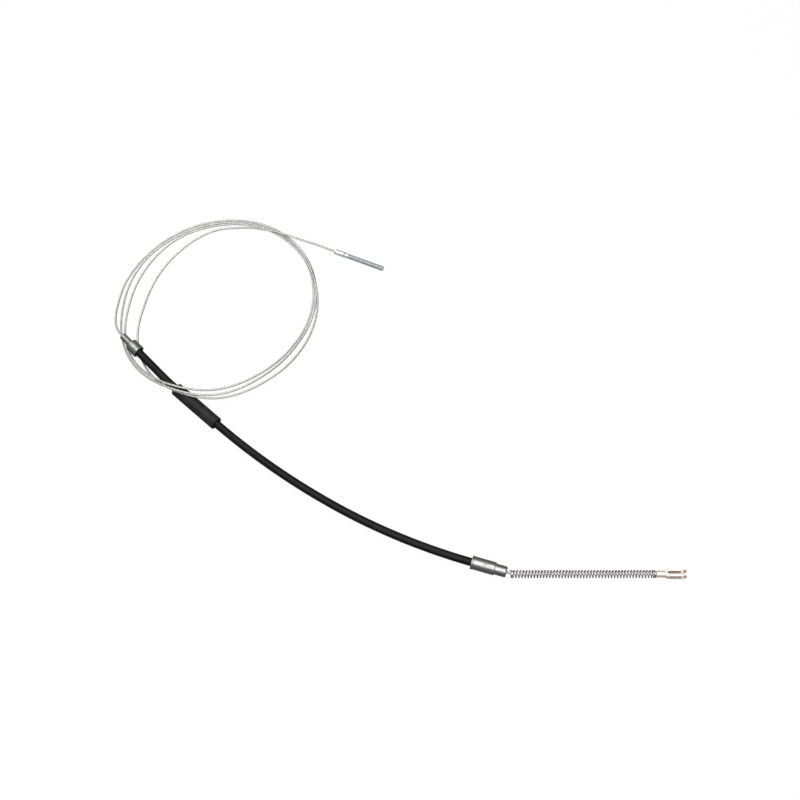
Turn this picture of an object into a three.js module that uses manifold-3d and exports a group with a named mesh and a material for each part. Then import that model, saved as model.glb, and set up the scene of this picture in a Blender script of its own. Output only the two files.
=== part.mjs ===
import * as THREE from 'three';
import { mergeVertices } from 'three/addons/utils/BufferGeometryUtils.js';
import Module from 'manifold-3d';

const wasm = await Module();
wasm.setup();

// Millimetres, +Z up, the cable lying on the plane z = 0. Angles are in degrees, measured in plan from +X.

// Clearances
const SEAT_GAP = 0.3;
const RUN_GAP = 0.35;
const LAYER_GAP = 0.2;

// Wire rope
const ROPE_D = 2.5;
const ROPE_SIDES = 8;

// Conduit layers, from the rope outwards
const LINER_WALL = 0.5;
const SPIRAL_WALL = 0.8;
const JACKET_WALL = 1.2;
const CONDUIT_SIDES = 12;
const CONDUIT_STEPS = 24;

// Conduit route, from the front ferrule's mouth to the rear ferrule
const FRONT_MOUTH_X = -288.9;
const FRONT_MOUTH_Y = 123.2;
const FRONT_HEADING = -46.0;
const FRONT_SLOPE = 0.057;
const FRONT_STRAIGHT = 38;
const FRONT_BEND_LENGTH = 25;
const FRONT_BEND_TURN = 3.5;
const REAR_ARC_LENGTH = 163.3;
const REAR_ARC_TURN = 11.7;
const LAST_ARC_LENGTH = 163.3;
const LAST_ARC_TURN = 13.8;

// Front ferrule
const CUP_D = 14.5;
const CUP_LENGTH = 14;
const CUP_FLOOR = 2;
const CUP_CHAMFER = 1;
const CRIMP_AT = 7.7;
const CRIMP_WIDTH = 2.5;
const CRIMP_DEPTH = 0.35;
const RECESS_WIDEN = 1.1;
const RECESS_DEPTH = 3;
const GUIDE_TUBE_D = 7.8;
const GUIDE_TUBE_LENGTH = 14;

// Guard sleeve
const SLEEVE_D = 15;
const SLEEVE_LENGTH = 64;
const SLEEVE_CHAMFER = 0.8;

// Rear ferrule
const COLLAR_D = 14.4;
const COLLAR_LENGTH = 26;
const COLLAR_BORE_DEPTH = 20;
const LIP_PROUD = 0.3;
const LIP_WIDTH = 1.5;
const NOSE_D = 12;
const NOSE_LENGTH = 12.6;
const NOSE_CHAMFER = 0.8;
const BELLMOUTH = 0.8;
const EDGE = 0.3;

// Rope between the rear ferrule and the fork
const REAR_ROPE_BEND_R = 50;
const REAR_ROPE_STEPS = 12;

// Return spring
const SPRING_WIRE_D = 1.4;
const SPRING_OUTER_D = 8.8;
const SPRING_LENGTH = 155.4;
const SPRING_TURNS = 48.5;
const SPRING_CLOSED_TURNS = 1.25;
const SPRING_RAMP_TURNS = 0.5;
const SPRING_CLOSED_GAP = 0.12;
const SPRING_START_GAP = 3.5;
const SPRING_STEPS_PER_TURN = 10;
const SPRING_WIRE_SIDES = 5;

// Fork
const NECK_D = 7.2;
const NECK_LENGTH = 10.2;
const NECK_BORE_DEPTH = 9;
const FORK_STRIP = 1.5;
const FORK_GAP = 4.6;
const FORK_HEIGHT = 9.2;
const FORK_LENGTH = 22.3;
const FORK_WEB_HEIGHT = 6.6;
const FORK_FLARE_LENGTH = 5;
const FORK_FOLD_R = 2.2;
const PIN_HOLE_D = 5;
const NOTCH_R = 1.1;
const NOTCH_AT = 3.8;

// Adjuster rod
const ROD_MOUTH_X = -69.9;
const ROD_MOUTH_Y = 259.5;
const ROD_HEADING = -22.7;
const BARREL_D = 6.2;
const BARREL_LENGTH = 14.5;
const BARREL_BORE_DEPTH = 13;
const WITNESS_HOLE_D = 1.6;
const WITNESS_HOLE_AT = 11.9;
const WITNESS_HOLE_TILT = 24;
const RUNOUT_D = 5;
const RUNOUT_LENGTH = 1.5;
const SHANK_D = 5.8;
const SHANK_LENGTH = 45.2;
const SHANK_CHAMFER = 0.9;

// Coil of bare rope: radii every 30 degrees, clockwise from due west, one row a lap
const COIL_CENTRE = [-203.2, 187.3];
const COIL_RADII = [
  [113.9, 109.7, 110.0, 114.9, 120.3, 118.6, 111.2, 105.0, 110.0, 122.0, 121.4, 117.4],
  [108.9, 106.8, 107.0, 111.9, 117.4, 115.8, 108.3, 102.2, 105.5, 115.7, 117.8, 114.5],
  [102.4, 99.3, 103.7, 108.9, 114.6, 115.6, 114.3, 113.7, 117.3, 124.9, 118.5, 102.0],
  [84.9, 81.7, 88.5, 101.8, 113.0],
];
const KNOT_STEP = 30;

// Heights over the rope's own resting height, by degrees turned from due west
const OVER_SLEEVE = SLEEVE_D + SEAT_GAP;
const ONE_UP = ROPE_D + SEAT_GAP;
const UPPER_LAP = [[0, 0], [190, 0], [279, OVER_SLEEVE + ONE_UP], [290, OVER_SLEEVE + ONE_UP], [301, 12.9],
  [313, 5.4], [326, 0.9], [343, 0]];
const COIL_HEIGHTS = [
  [[0, 5.8], [22, 1.5], [45, 0], ...UPPER_LAP.slice(1)],
  UPPER_LAP,
  [[0, 0], [82, 0], [112, ONE_UP], [180, ONE_UP], [279, OVER_SLEEVE], [290, OVER_SLEEVE], [301, 8.8],
    [313, 1.5], [326, 0]],
  [[0, 0], [45, 0], [90, ONE_UP]],
];

// Stations of one lap, in degrees turned: wide where it lies open, close where it climbs the conduit
const LAP_STATIONS = [0, 22.5, 45, 67.5, 90, 112.5, 135, 157.5, 180, 202.5, 225, 242, 256, 268, 279, 290,
  301, 313, 326, 343];
const LAST_LAP_STATIONS = [0, 22.5, 45, 67.5, 90];

// Rope from the guide tube to the first lap, and from the last lap to the adjuster rod
const EXIT_STRAIGHT = 5;
const LEAD_OUT = [[-317.6, 162.6, 11.0]];
const TAIL = [[-185.3, 290.8, 4.2], [-170.1, 290.3, 5.4], [-155.9, 287.4, 6.8], [-141.1, 284.5, 6.8],
  [-129.0, 280.8, 6.2], [-111.7, 275.6, 3.9], [-92.9, 269.1, BARREL_D / 2]];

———

Return only the lines spanning from the first line of the material through the line with "plan from +X.", copied exactly, both ends kept.

## [Solution for this problem]
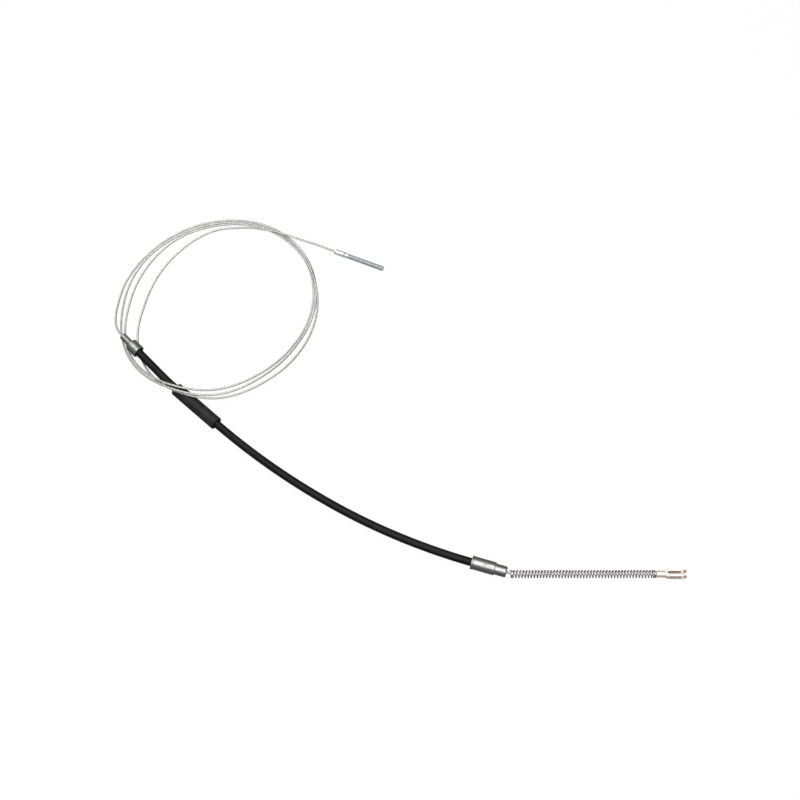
Turn this picture of an object into a three.js module that uses manifold-3d and exports a group with a named mesh and a material for each part. Then import that model, saved as model.glb, and set up the scene of this picture in a Blender script of its own. Output only the two files.
=== part.mjs ===
import * as THREE from 'three';
import { mergeVertices } from 'three/addons/utils/BufferGeometryUtils.js';
import Module from 'manifold-3d';

const wasm = await Module();
wasm.setup();

// Millimetres, +Z up, the cable lying on the plane z = 0. Angles are in degrees, measured in plan from +X.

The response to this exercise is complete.